# WHAT YOU ARE ASKED TO DO:
Return the listing below in full, with every line exactly as it is.

--- Begin SUPPLIED DATA ---

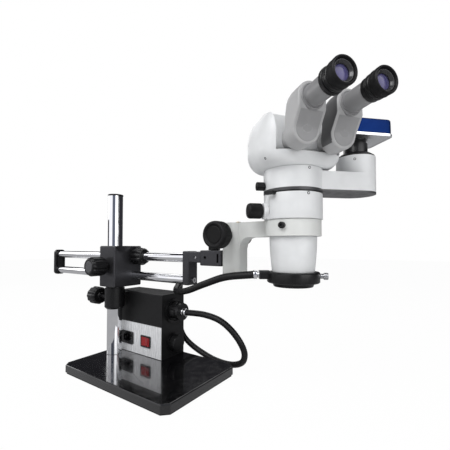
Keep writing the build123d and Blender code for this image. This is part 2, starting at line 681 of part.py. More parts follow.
def objective_lens():
    return on_pod(bar(27.4, (0, 0, OBJECTIVE_Z[0] + 2), UP, 9))


def ring_light_housing():
    """Annular light head on the objective's nose, with the block that takes the light guide."""
    lip, body, top = LIGHT_Z
    profile = [(24, lip), (NOSE_R, lip), (NOSE_R + 2, body - 1), (LIGHT_R - 1.5, body), (LIGHT_R, body + 1.5),
               (LIGHT_R, top - 1.5), (LIGHT_R - 1.5, top), (NOSE_R + 0.3, top), (NOSE_R + 0.3, body + 0.5),
               (24, body + 0.5)]
    head = turned(profile)
    inlet = slab((LIGHT_R - 3, LIGHT_R + 13), (-9, 9), (INLET_Z - 7, INLET_Z + 6.5))
    inlet = fillet(inlet.edges().filter_by(Axis.X), 3)
    head += Rot(0, 0, INLET_ANGLE - POD_TURN) * (inlet - bar(4.5, (LIGHT_R + 5, 0, INLET_Z), (1, 0, 0), 9))
    head -= ring(29.5, 25.5, (0, 0, lip - 1), UP, 4)
    screw_way = Rot(0, 0, 22 - POD_TURN)
    head -= screw_way * bar(2.5 + RUNNING, (NOSE_R - 1, 0, LIGHT_SCREW_Z), (1, 0, 0), 16)
    return on_pod(head)


def ring_light_screw():
    z = LIGHT_SCREW_Z
    screw = bar(2.5, (NOSE_R + 0.3, 0, z), (1, 0, 0), 12)
    screw += bar(4, (LIGHT_R + 0.3, 0, z), (1, 0, 0), 5)
    screw += fluted(5.5, 7, 8, 1.2, (LIGHT_R + 5, 0, z), (1, 0, 0), 1)
    return on_pod(Rot(0, 0, 22 - POD_TURN) * screw)


def dovetail_ring():
    """Dark mounting ring between the zoom body and the port body."""
    z = (ZOOM_Z[1], PORT_BODY_Z[0] - 0.2)
    return on_pod(ring(45, 24, (0, 0, z[0]), UP, z[1] - z[0]))


def head_lock_lever():
    """Short lever of the dovetail clamp, on the left."""
    z = ZOOM_Z[1] - 1
    lever = bar(2.8, (-ZOOM_R - 0.2, 0, z), (-1, 0, 0), 5)
    lever += slab((-ZOOM_R - 9, -ZOOM_R - 4), (-3, 12), (z - 2.5, z + 2.5))
    return on_pod(Rot(0, 0, 32) * lever)


# ------------------------------------------------------------------ camera port
def port_housing():
    """Beam-splitter body with the side arm and the upright camera tube."""
    low, high = PORT_BODY_Z
    arm_low = low + 1.5
    body = bar(PORT_BODY_R, (0, 0, low), UP, high - low)
    arm = slab((0, SIDE_PORT), (-SIDE_R, SIDE_R), (arm_low, high - 3))
    tube = bar(SIDE_R, (SIDE_PORT, 0, arm_low), UP, SIDE_TOP - arm_low)
    body += arm + fillet(tube.edges().sort_by(Axis.Z)[-1], 1)
    body -= bar(PORT_BODY_R - WALL, (0, 0, low + WALL), UP, high - low - 2 * WALL)
    body -= slab((0, SIDE_PORT), (-SIDE_R + WALL, SIDE_R - WALL), (arm_low + WALL, high - 6))
    body -= bar(SIDE_R - WALL, (SIDE_PORT, 0, arm_low + WALL), UP, SIDE_TOP - low)
    body -= bar(24, (0, 0, low - 1), UP, high - low + 2)
    return on_pod(body - bar(3.5 + RUNNING, (0, 0, SELECTOR_Z), (-1, 0, 0), 60))


def selector_slide():
    """Push-pull rod with the beam-splitter prism on its inner end."""
    rod = Pos(0, 0, SELECTOR_Z) * Box(28, 26, 15) + bar(3.5, (-13, 0, SELECTOR_Z), (-1, 0, 0), 42)
    knob = fluted(6.8, 13, 8, 1.2, (-47.5, 0, SELECTOR_Z), (-1, 0, 0), 1)
    return on_pod(rod + knob)


def camera_adapter():
    """Tapered flange and threaded neck under the camera."""
    z = SIDE_TOP
    seat_r = SIDE_R - WALL - SEAT
    profile = [(20, z - 10), (seat_r, z - 10), (seat_r, z), (29.5, z), (29.5, z + 2), (24, z + 6), (19, z + 7),
               (19, CAMERA_Z[0] - 4), (17, CAMERA_Z[0] - 4), (17, CAMERA_Z[0]), (13, CAMERA_Z[0])]
    return on_pod(Pos(SIDE_PORT, 0, 0) * turned(profile))


def camera_outline(inset):
    """Rounded plan of the camera, longer on the outer side of the port."""
    plan = Rectangle(76 - 2 * inset, 66 - 2 * inset)
    return Pos(SIDE_PORT + 10, 0, 0) * fillet(plan.vertices(), 9 - inset / 2)


def camera_base():
    low, seam = CAMERA_Z[:2]
    upper = Pos(0, 0, low + 3) * extrude(camera_outline(0), seam - low - 3)
    lower = Pos(0, 0, low) * extrude(camera_outline(9), 3)
    wedge = loft([Pos(0, 0, low) * camera_outline(9), Pos(0, 0, low + 3) * camera_outline(0)])
    body = upper + lower + wedge
    return on_pod(body - bar(12, (SIDE_PORT, 0, low - 1), UP, 6))


def camera_cover():
    seam, top = CAMERA_Z[1:]
    cover = Pos(0, 0, seam) * extrude(camera_outline(0.8), top - seam)
    cover = fillet(cover.faces().sort_by(Axis.Z)[-1].edges(), 1.5)
    room = Pos(0, 0, seam) * extrude(camera_outline(WALL), top - seam - 2)
    return on_pod(cover - room)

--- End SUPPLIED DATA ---

# OUTPUT:
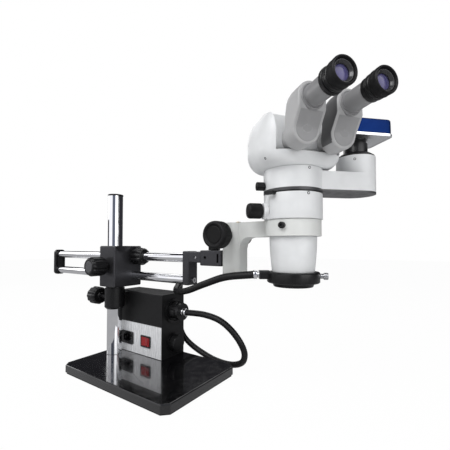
Keep writing the build123d and Blender code for this image. This is part 2, starting at line 681 of part.py. More parts follow.
def objective_lens():
    return on_pod(bar(27.4, (0, 0, OBJECTIVE_Z[0] + 2), UP, 9))


def ring_light_housing():
    """Annular light head on the objective's nose, with the block that takes the light guide."""
    lip, body, top = LIGHT_Z
    profile = [(24, lip), (NOSE_R, lip), (NOSE_R + 2, body - 1), (LIGHT_R - 1.5, body), (LIGHT_R, body + 1.5),
               (LIGHT_R, top - 1.5), (LIGHT_R - 1.5, top), (NOSE_R + 0.3, top), (NOSE_R + 0.3, body + 0.5),
               (24, body + 0.5)]
    head = turned(profile)
    inlet = slab((LIGHT_R - 3, LIGHT_R + 13), (-9, 9), (INLET_Z - 7, INLET_Z + 6.5))
    inlet = fillet(inlet.edges().filter_by(Axis.X), 3)
    head += Rot(0, 0, INLET_ANGLE - POD_TURN) * (inlet - bar(4.5, (LIGHT_R + 5, 0, INLET_Z), (1, 0, 0), 9))
    head -= ring(29.5, 25.5, (0, 0, lip - 1), UP, 4)
    screw_way = Rot(0, 0, 22 - POD_TURN)
    head -= screw_way * bar(2.5 + RUNNING, (NOSE_R - 1, 0, LIGHT_SCREW_Z), (1, 0, 0), 16)
    return on_pod(head)


def ring_light_screw():
    z = LIGHT_SCREW_Z
    screw = bar(2.5, (NOSE_R + 0.3, 0, z), (1, 0, 0), 12)
    screw += bar(4, (LIGHT_R + 0.3, 0, z), (1, 0, 0), 5)
    screw += fluted(5.5, 7, 8, 1.2, (LIGHT_R + 5, 0, z), (1, 0, 0), 1)
    return on_pod(Rot(0, 0, 22 - POD_TURN) * screw)


def dovetail_ring():
    """Dark mounting ring between the zoom body and the port body."""
    z = (ZOOM_Z[1], PORT_BODY_Z[0] - 0.2)
    return on_pod(ring(45, 24, (0, 0, z[0]), UP, z[1] - z[0]))


def head_lock_lever():
    """Short lever of the dovetail clamp, on the left."""
    z = ZOOM_Z[1] - 1
    lever = bar(2.8, (-ZOOM_R - 0.2, 0, z), (-1, 0, 0), 5)
    lever += slab((-ZOOM_R - 9, -ZOOM_R - 4), (-3, 12), (z - 2.5, z + 2.5))
    return on_pod(Rot(0, 0, 32) * lever)


# ------------------------------------------------------------------ camera port
def port_housing():
    """Beam-splitter body with the side arm and the upright camera tube."""
    low, high = PORT_BODY_Z
    arm_low = low + 1.5
    body = bar(PORT_BODY_R, (0, 0, low), UP, high - low)
    arm = slab((0, SIDE_PORT), (-SIDE_R, SIDE_R), (arm_low, high - 3))
    tube = bar(SIDE_R, (SIDE_PORT, 0, arm_low), UP, SIDE_TOP - arm_low)
    body += arm + fillet(tube.edges().sort_by(Axis.Z)[-1], 1)
    body -= bar(PORT_BODY_R - WALL, (0, 0, low + WALL), UP, high - low - 2 * WALL)
    body -= slab((0, SIDE_PORT), (-SIDE_R + WALL, SIDE_R - WALL), (arm_low + WALL, high - 6))
    body -= bar(SIDE_R - WALL, (SIDE_PORT, 0, arm_low + WALL), UP, SIDE_TOP - low)
    body -= bar(24, (0, 0, low - 1), UP, high - low + 2)
    return on_pod(body - bar(3.5 + RUNNING, (0, 0, SELECTOR_Z), (-1, 0, 0), 60))


def selector_slide():
    """Push-pull rod with the beam-splitter prism on its inner end."""
    rod = Pos(0, 0, SELECTOR_Z) * Box(28, 26, 15) + bar(3.5, (-13, 0, SELECTOR_Z), (-1, 0, 0), 42)
    knob = fluted(6.8, 13, 8, 1.2, (-47.5, 0, SELECTOR_Z), (-1, 0, 0), 1)
    return on_pod(rod + knob)


def camera_adapter():
    """Tapered flange and threaded neck under the camera."""
    z = SIDE_TOP
    seat_r = SIDE_R - WALL - SEAT
    profile = [(20, z - 10), (seat_r, z - 10), (seat_r, z), (29.5, z), (29.5, z + 2), (24, z + 6), (19, z + 7),
               (19, CAMERA_Z[0] - 4), (17, CAMERA_Z[0] - 4), (17, CAMERA_Z[0]), (13, CAMERA_Z[0])]
    return on_pod(Pos(SIDE_PORT, 0, 0) * turned(profile))


def camera_outline(inset):
    """Rounded plan of the camera, longer on the outer side of the port."""
    plan = Rectangle(76 - 2 * inset, 66 - 2 * inset)
    return Pos(SIDE_PORT + 10, 0, 0) * fillet(plan.vertices(), 9 - inset / 2)


def camera_base():
    low, seam = CAMERA_Z[:2]
    upper = Pos(0, 0, low + 3) * extrude(camera_outline(0), seam - low - 3)
    lower = Pos(0, 0, low) * extrude(camera_outline(9), 3)
    wedge = loft([Pos(0, 0, low) * camera_outline(9), Pos(0, 0, low + 3) * camera_outline(0)])
    body = upper + lower + wedge
    return on_pod(body - bar(12, (SIDE_PORT, 0, low - 1), UP, 6))


def camera_cover():
    seam, top = CAMERA_Z[1:]
    cover = Pos(0, 0, seam) * extrude(camera_outline(0.8), top - seam)
    cover = fillet(cover.faces().sort_by(Axis.Z)[-1].edges(), 1.5)
    room = Pos(0, 0, seam) * extrude(camera_outline(WALL), top - seam - 2)
    return on_pod(cover - room)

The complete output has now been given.